Но противоположны мы были вот в чем. Я — эталон обязательности. Андрей Андреевич считал, что есть нечто главное — и есть второстепенное, чем можно жертвовать. В результате он становился эталоном необязательности.
Вот характерная история. 29-летнему Андрею Андреевичу, мальчишке еще, предложили провести вечер поэзии в Большом зале Консерватории. Он сказал, что выступит, но в восторге улетел в Ялту… Кстати, с Крымом у Андрея Андреевича связано очень много всего. В Ялте случилось наше с ним… сближение. Никитский сад, Массандра — каждое из этих мест могло напомнить ему о чем-то, некогда вдохновившем… Так вот, мне каждый день звонит эта Консерватория: „А где он? Репетировать ему надо, не надо?“ Я отвечаю: „Он будет“. Он мне звонит как ни в чем не бывало: „Милая, как ты?“ И за два дня до вечера я получаю от него телеграмму: „Милая, приехать не смогу. Цветет миндаль“. Всё. Тут раскуплены все билеты, битком набитый зал, звонит администрация, собираются прийти Рихтер, Нейгауз, вся музыкальная элита — а у него „цветет миндаль“? Я не передам уже степень моей тогдашней ярости. Когда он позвонил, я сказала: „Если ты не прилетишь, забудь мое имя“. Он прилетел.

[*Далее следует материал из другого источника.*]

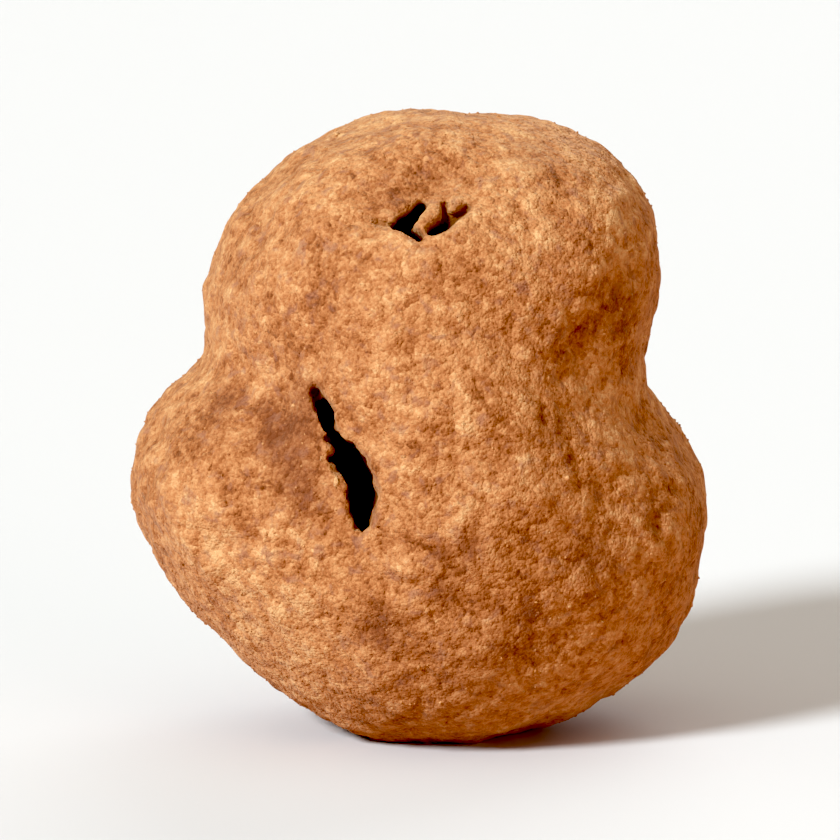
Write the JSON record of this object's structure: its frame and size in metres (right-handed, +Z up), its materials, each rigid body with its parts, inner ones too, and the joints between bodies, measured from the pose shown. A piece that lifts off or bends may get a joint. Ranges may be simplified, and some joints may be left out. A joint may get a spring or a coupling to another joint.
{
  "type": "chocolate coated strawberry",
  "caption": "Whole dried strawberry in a thick, lumpy chocolate coat dusted with cocoa, pinched at the waist, with a narrow slit in the front and a small pit near the top.",
  "frame": {"origin": "middle of the bounding box's underside, in the plane of the flat spot the piece stands on", "axes": "+Z up from the flat spot to the crown, +X to the right cheek as seen from the front, -Y out of the front, which holds the slit"},
  "size_m": [0.021, 0.0176, 0.0226],
  "materials": {
    "cocoa_chocolate": "matt, velvety cocoa powder over a pebbled chocolate coat"
  },
  "bodies": {
    "root": {"coated_strawberry": "cocoa_chocolate"}
  },
  "joints": []
}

Конечно, мы были молоды, и, может быть, лет десять спустя я бы так ему не сказала. Конечно, моя жизнь с ним была так или иначе подчинена его таланту, гению, называйте как хотите. Время на мое собственное творчество шло — как сегодняшняя культура — по остаточному принципу. Когда он уезжал, — я могла садиться и писать. Я никогда с ним не то чтобы не соперничала… На первом месте у меня всегда было: благоустроить его существование. Так, чтобы и миндаль зацвел, и не сорвалась Консерватория…»

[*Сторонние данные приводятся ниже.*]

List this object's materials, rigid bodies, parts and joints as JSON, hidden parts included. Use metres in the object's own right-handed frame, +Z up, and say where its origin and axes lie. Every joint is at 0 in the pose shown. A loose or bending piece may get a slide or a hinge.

Мы не построили своего храма
Ливень хлынул стеной, когда вышли из церкви, где отпевали Вознесенского. Но едва добрались до кладбища — влажное солнце заблестело новенькой монеткой.
Гроза пролилась на Москву еще раз поздним вечером. Семьсот деревьев повалило. Так уже было — даже страшнее, в девяносто восьмом году, когда «гуру урагана сорок тыщ деревьев унес окрест».

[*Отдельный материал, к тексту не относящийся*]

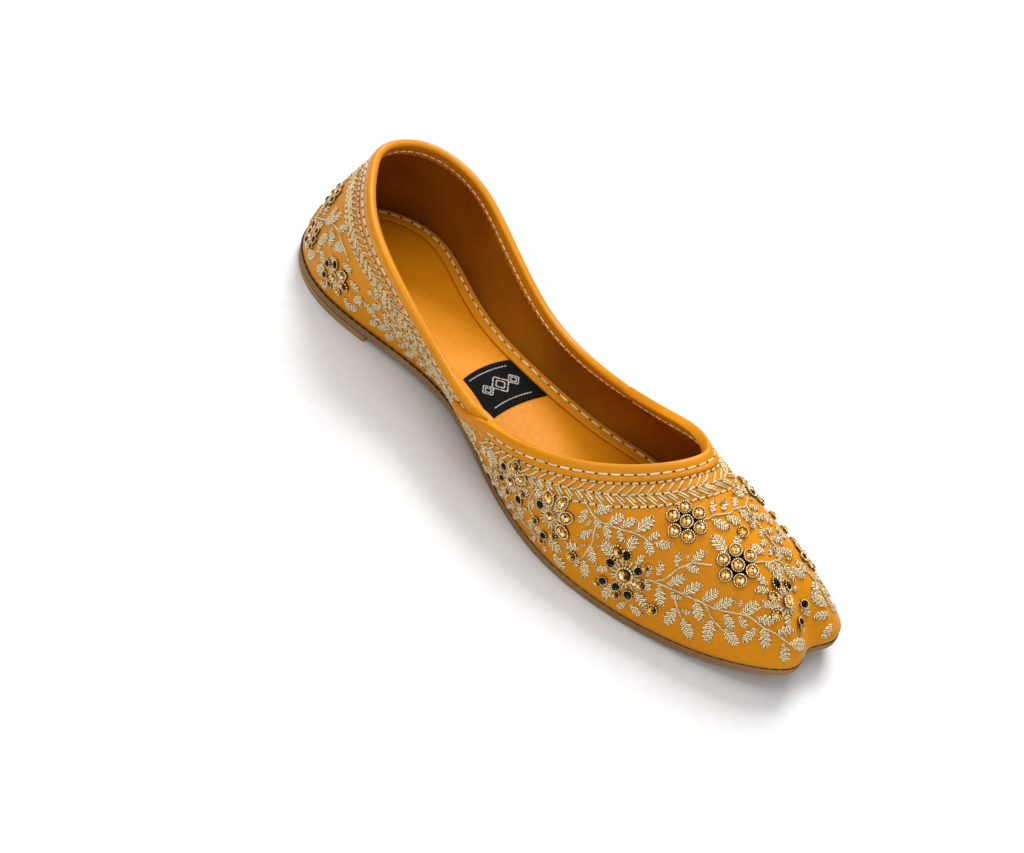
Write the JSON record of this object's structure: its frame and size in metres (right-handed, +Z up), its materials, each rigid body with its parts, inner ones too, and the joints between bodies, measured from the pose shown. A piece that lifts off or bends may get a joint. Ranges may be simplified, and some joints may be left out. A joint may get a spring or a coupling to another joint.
{
  "type": "embroidered slip-on flat shoe",
  "caption": "Flat slip-on shoe with a low collar, folded top binding, side seams, cleft toe, thin layered sole, low heel lift and sewn-on stone flowers.",
  "frame": {"origin": "The middle of the whole shoe's bounding box in X and Y, on the floor at Z = 0.", "axes": "+Z is up, the toe points along -Y, and the outer side of this right shoe is at -X."},
  "size_m": [0.078, 0.252, 0.0536],
  "materials": {
    "mustard_leather": "smooth satin leather",
    "insole_leather": "smooth leather",
    "sole_leather": "layered leather edge, matte",
    "heel_stack": "layered leather edge, matte",
    "woven_label": "fine woven cloth",
    "stone_gold": "gold wire and faceted stones"
  },
  "bodies": {
    "root": {"outsole": "sole_leather", "heel_lift": "heel_stack", "upper": "mustard_leather", "vamp_binding": "mustard_leather", "quarter_binding": "mustard_leather", "insole": "insole_leather", "insole_border": "mustard_leather", "label_patch": "woven_label", "crystal_flower_rear": "stone_gold", "crystal_flower_front": "stone_gold", "stone_flower_side": "stone_gold", "stone_flower_toe": "stone_gold", "stone_flower_joint": "stone_gold", "stone_flower_seam": "stone_gold", "stone_flower_inner_front": "stone_gold", "stone_flower_inner_rear": "stone_gold", "stone_flower_heel_outer": "stone_gold", "stone_flower_counter_outer": "stone_gold", "stone_flower_back": "stone_gold", "stone_flower_heel_inner": "stone_gold"}
  },
  "joints": []
}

В колокольном эпилоге «Гуру урагана» Вознесенский повторял слова молитвы, охраняющей родной язык, поэзию и землю: «Несемся в прошлое со страшной силой, / но мысль единственная в мозгу — / „Господь, помилуй, Господь, помилуй, / от повторения спаси Москву!“ / Кто под землею, но не в могиле, / чья ненакормленная семья — / его помилуй, ее помилуй, / помилуй верившего меня. / Господь, помилуй собор-расстригу, / где допустили сорвать кресты, / русскоязычную помилуй Ригу, / ей звон малиновый возвести!..»
Летом 1977 года поэту Андрею Вознесенскому и прибывшим в Свердловск трудящимся «Литгазеты» коллеги устроили тайную экскурсию в прошлое. Ипатьевский дом, где в 18-м году расстреляли Романовых, царя с семьей, давно был пуст: готовились снести. Легально — входы были перекрыты. Но знавшие лазейки пол-Свердловска тут перебывали. Как ни относись к царю, сумевшему профукать всю державу, — дом, как черная дыра истории, притягивал. Слух о предстоящем сносе дома лишь подогрел любопытство.
Каждый, кто успел сюда проникнуть, отколупывал какой-нибудь кирпич или дверную ручку — уносил с собой «на память», как музейный экспонат. Так у Вознесенского и появился фрагмент деревянного фигурного переплета окна, «на который глядели убиенные перед смертью». Кто-то даже упрекнет поэта: сломал окно в историческом месте. Сказавши «а», неси и дальше околесицу. Тогда уж можно обвинить поэта и в том, что после этого его визита дом и был разрушен.
Если же серьезно — известна всем ирония судьбы: дом Ипатьева ломали по приказу того, кто неожиданно для себя самого однажды станет архидемократическим, жутко антикоммунистическим президентом всея Руси. Эту малосимпатичную неловкость своей биографии Ельцин объяснит в 1989-м лукавой «Исповедью на заданную тему»: «Вдруг я получаю пакет секретный из политбюро — уничтожить дом Ипатьева. Сопротивляться было невозможно. И вот собрали технику и за одну ночь разрушили»… То есть из этого должно быть ясно: сам Ельцин — только жертва секретных обстоятельств. Все «демократы» девяностых оказались жертвами. Мир, как известно, вечно тонет в фарисействе. Вот в этом самом он и утонул наконец — в девяностых.